Talvez seu maior feito foi não ser rotulado como "ator de filmes de gângster" e conseguir, mesmo que sem alcançar o estrelato como Al Pacino e Marlon Brando, trabalhar até os 81 anos em papéis o mais diferente possível. Ele tinha o star quality para ser uma das maiores estrelas de Hollywood, mas a busca pela essência de seu ofício o fez recuar e até (quase) desistir. Recusou, como poucos, o rótulo de astro.

Mas nada lhe preparou para lidar com o luto. Em 1982, sua irmã, e melhor amiga inseparável, morreu de leucemia quando ele estava no auge e a perda o desestabilizou. Deprimido, sem rumo, sofreu com abuso de cocaína e álcool e sua carreira entrou em crise.

Passou anos como treinador de esportes para crianças até que o dinheiro ficou curto. Chegou a fazer alguns papeis menores mas voltou de fato e em grande estilo aos sets em 1989 em "Louca Obsessão" ("Misery", de 1990), adaptação da obra de Stephen King, com Kathy Bathes. Dirigido por Rob Rainer, o longa conta a história de uma fã desequilibrada e obcecada (Bathes) que, depois de salvar o escritor que ela adora de um acidente de carro, o mantém refém.

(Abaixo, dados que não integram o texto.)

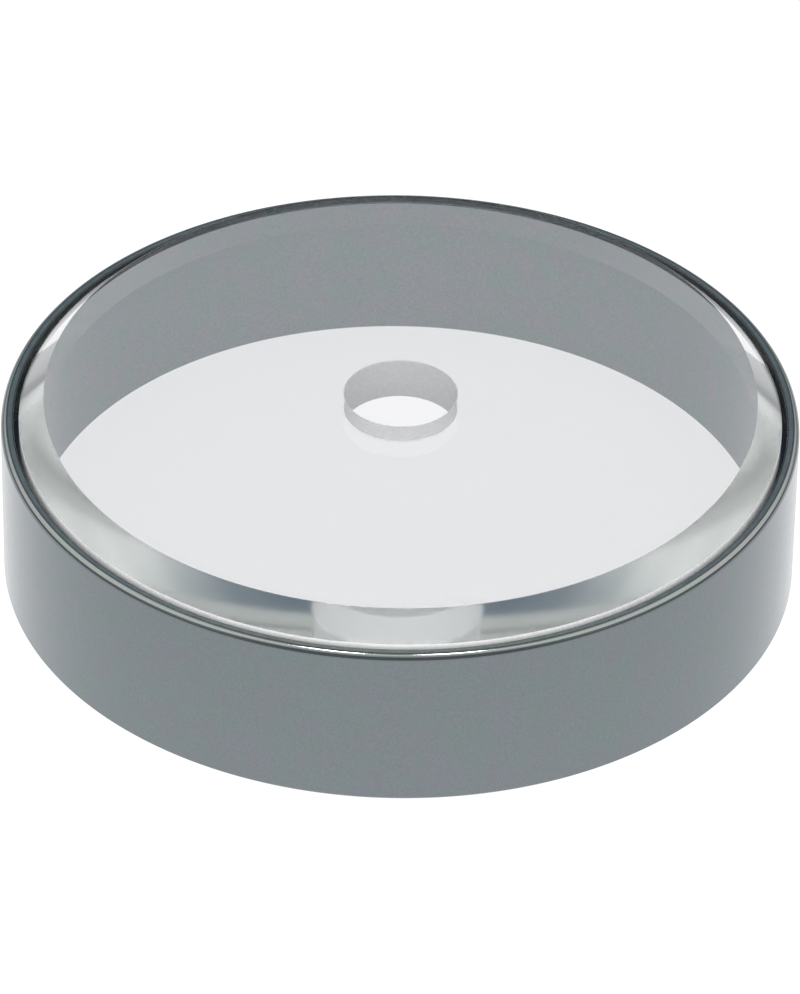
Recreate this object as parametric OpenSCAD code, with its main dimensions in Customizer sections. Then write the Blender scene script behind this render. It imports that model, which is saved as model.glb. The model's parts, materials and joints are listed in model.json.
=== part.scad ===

Apesar de passar praticamente todo o filme em uma cama, James está magnífico, trabalhando a tensão nos mínimos gestos e nos diálogos com Bathes, também em momento iluminado da carreira.

Vale também destacar que, provando que sabia se divertir com o rótulo de homem durão e gangster que ganhou com Sonny, James filmou pouco tempo depois "Lua-de-Mel a Três" ("Honeymoon in Vegas", 1992), com Nicolas Cage e Sarah Jessica Parker , em que vive um mafioso. Divertido na medida, o longa foi um grande sucesso no mundo todo.

Entre tantos outros projetos, fez de "Dogville"(de Lars von Trier) à animação "Tá Chovendo Hamburger" (2013), passando pela série "Havaí 5.0", de 2010. James Caan nunca mais se afastou dos set, mas nunca mais ganhou o protagonismo merecido, ficando sempre com papéis consistentes, mas jamais à altura de sua potência, de seu poder de transitar entre vulnerabilidade e brutalidade, ternura e dureza.

Como disse em entrevista à emissora CBS em julho de 2021, tudo que ele sempre quis foi ser respeitado em uma profissão em que "a gente ri, aprende e às vezes ganha respeito." Que em sua partida o eterno Sonny ganhe muito respeito, mas que, acima de tudo, saibamos que ele merece estar ao lado dos grandes do cinema.